For now, Smith is continuing her work as a home health aide, but earning her diploma has convinced her that she can do more. She’d like to start a clothing line — she even has a name picked out: Amore, for Ri’Lee’s middle name.

“I’m going to work, work, work until I get to the point where I can own my own business,” Smith said. “That’s something for my daughter. There will be a business for her to carry on when she gets older.”

‘I started believing in a better future’: Faheema Williams-Allen

Faheema Willams-Allen had a great freshman year at Benjamin Franklin High School.

Then the pandemic hit. Virtual school was isolating.

“Once COVID hit, I started to slack off,” Williams-Allen said. “Eventually, my grades dropped. When I got back to school for in person, behavior-wise, I started to slip.”

Eventually, Williams-Allen had to make a choice: Stay at Ben Franklin and possibly not graduate, or find a different path. She opted to leave, enrolling in Philadelphia Learning Academy North (PLAN), a district alternative school, in late 2021.

Everything clicked again.

“My grades were even better than they were in ninth grade,” said Williams-Allen, 18, who lives in North Philadelphia. “I started believing in a better future for myself.”

Smaller classes and more individualized attention helped. Williams-Allen got back into a good groove, posting good grades, feeling more confident.

Andrea Woodard, a teacher at PLAN, said Williams-Allen was a model student. She took on more work than she had to, in part to graduate early — Williams-Allen is expecting a baby, a boy due in March.

“She was definitely a leader in our school,” Woodard said. “She had to want it; nothing was handed to her.”

Graduations feel especially sweet to Woodard, who’s worked at PLAN for 12 years.

“We get the kids the rest of society has written off,” she said. “People think this is a second chance for students, but they don’t understand the greatness that actually goes on in these places.”

Williams-Allen’s goals seem much more possible now, she said: She’d like to eventually become a nurse, but plans to start as a medical assistant. She’s been accepted to Community College of Philadelphia, and is exploring another possible program.

For now, Williams-Allen will be replaying her graduation in her mind, the feelings of elation and pride, hugging Woodard hard.
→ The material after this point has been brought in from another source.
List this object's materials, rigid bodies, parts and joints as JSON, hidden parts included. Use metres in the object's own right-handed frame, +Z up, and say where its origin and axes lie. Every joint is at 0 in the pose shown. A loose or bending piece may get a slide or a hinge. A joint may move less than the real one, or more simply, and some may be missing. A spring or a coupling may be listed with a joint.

“It was kind of a little relief, and excitment,” Williams-Allen said. “It took me some time to get there.”

‘I didn’t fold under pressure’: Quisean Suters-Robinson

There are a lot of ways Quisean Suters-Robinson’s high school career might have finished. He got good grades in honors classes for years. And he also dropped out for awhile.

But ultimately, earning a diploma from Excel Academy North felt like the right finish, Suters-Robinson said.
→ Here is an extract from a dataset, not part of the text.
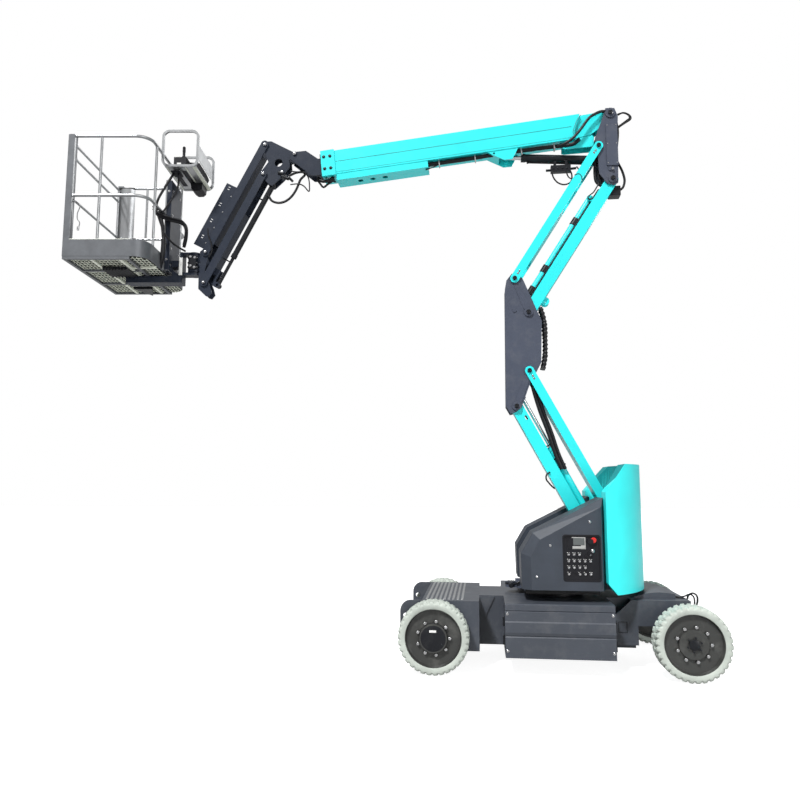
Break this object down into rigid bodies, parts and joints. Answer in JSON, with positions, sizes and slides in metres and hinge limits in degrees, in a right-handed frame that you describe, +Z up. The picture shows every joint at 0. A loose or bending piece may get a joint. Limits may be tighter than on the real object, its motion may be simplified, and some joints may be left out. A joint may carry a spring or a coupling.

“I’m glad I graduated from Excel,” said Suters-Robinson, 19. “It feels better because I didn’t fold under pressure. The things along the way built my character.”

Suters-Robinson, who lives in West Philadelphia, attended Boys’ Latin of Philadelphia, a charter school, beginning in fifth grade. He relished the college prep work.

But then the pandemic disrupted things for Suters-Robinson.

Quisean Suters-Robinson graduated from Excel Academy North Wednesday.

“I was out of school for quite some time,” he said. “I had been doing some things I wasn’t supposed to be doing.”

He returned to Boys’ Latin, but it eventually became clear that graduating with his class wasn’t a possibility. Suters-Robinson felt discouraged; he thought about leaving again and earning a GED.

Instead, he began classes at Excel Academy North, where he felt inspired by a school full of people with all kinds of stories, united by a desire to finish their diplomas, even though they had encountered obstacles in the past.

“I felt really understood,” said Suters-Robinson. “I’m grateful for Excel, because they pushed me to be successful. They pushed me to graduate. I found a sense of myself.”

Suters-Robinson knows he has options. He’s exploring the idea of an associate’s degree, or possibly a program to specialize in a trade such as plumbing or carpentry.

Growing up in Philadelphia, there’s lots to derail students, Suters-Robinson said. But he hopes his path shows others what’s possible.

“Kids in Philly, they just need someone to have a conversation with them, they need people to tell them there are different options,” he said. “You can’t just be what your environment is.”